Currently, Trump’s plan for gaining leverage seems to hinge on satisfying his base and winning over a sliver of new people. He would benefit from having a showdown with some widely reviled opponent and coming out on top. But he has no enemy as perfect as Obama did when rich financiers were making demands for government support despite having tanked the economy. (That Obama chose to squander this chance—indulging these bankers rather than bringing them to heel—is a separate matter.) Perhaps he thinks bashing the press will get him somewhere—and journalists are admittedly unbeatable when it comes to unwarranted self-regard—but there’s no way to win against the media, short of suppressing it Putin-style, and the likelihood of that is on par with Paul Krugman taking a faculty position at Trump University. He could pick a fight with a major foreign power, but so far he’s been far more level-headed on foreign policy than many of his fellow politicians. (Do you really prefer the statesmanship of Lindsey Graham, who recently vowed to make 2017 “a year of kicking Russia in the ass”? Visionary stuff.) So we’re left with a president who seems to be slowing down and surveying the terrain, with occasional breaks to rile people up with talk.

Does all this mean that Trump is losing power?
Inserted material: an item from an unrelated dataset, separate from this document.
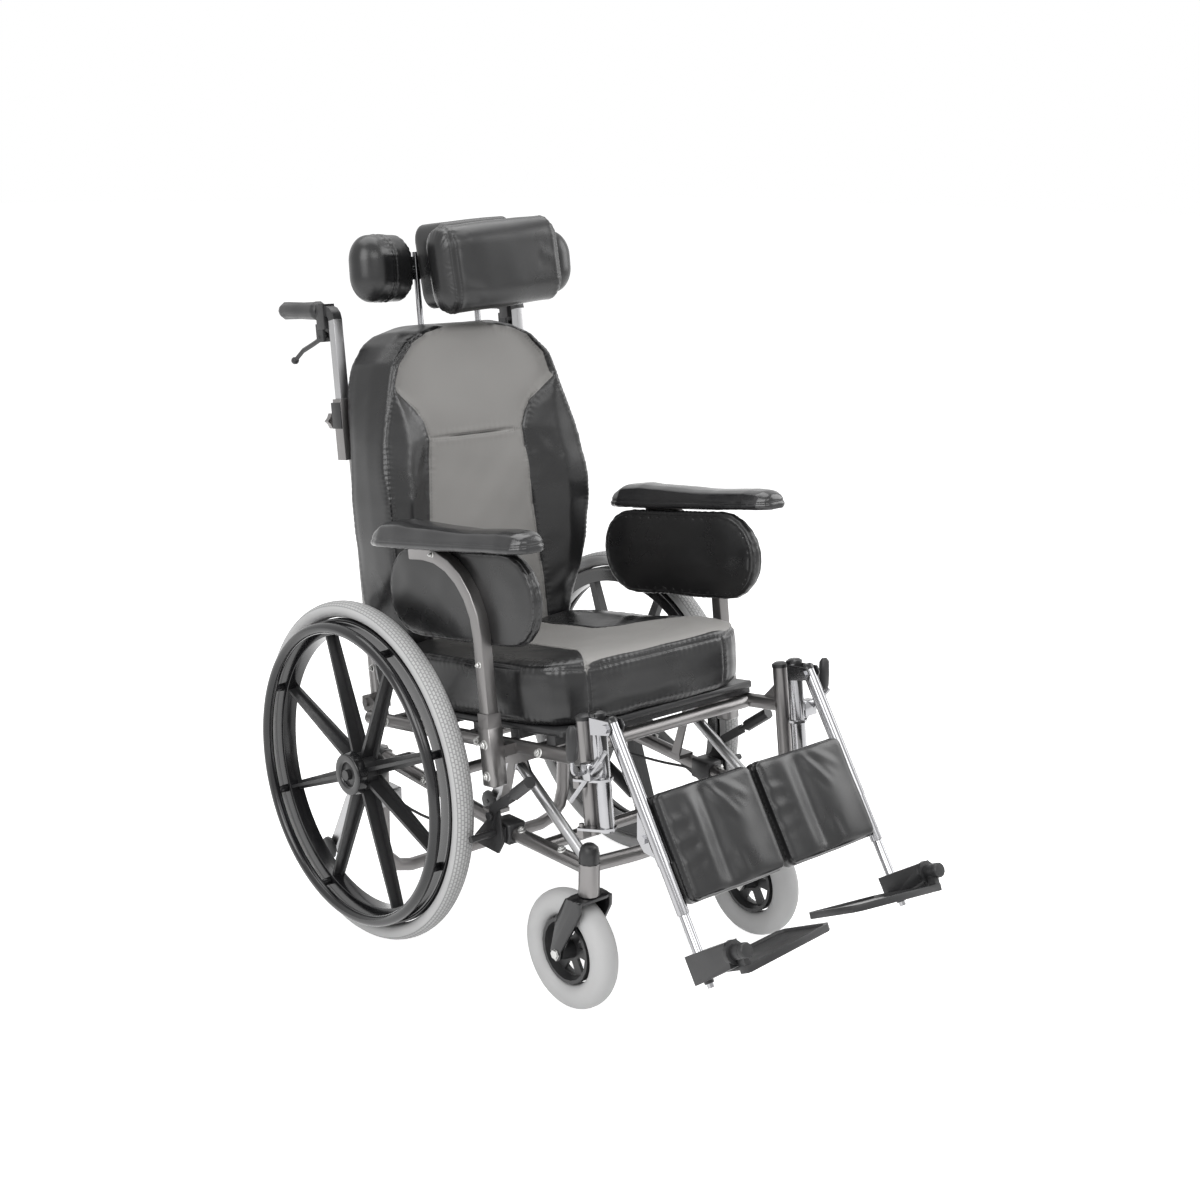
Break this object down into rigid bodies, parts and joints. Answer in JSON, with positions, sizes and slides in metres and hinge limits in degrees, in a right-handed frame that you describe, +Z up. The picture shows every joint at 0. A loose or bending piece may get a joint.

Yes, possibly, or he’s at best holding steady. He has lost capital over the botched travel ban, and he’s still operating without a broad mandate. Overall, therefore, Trump seems to be trying to gauge the landscape and spending a lot of time thinking about his next move. So we wait and watch. He could yet become a lot more powerful, or he could weaken. Either way, he’s probably becoming less scary. And that much is good.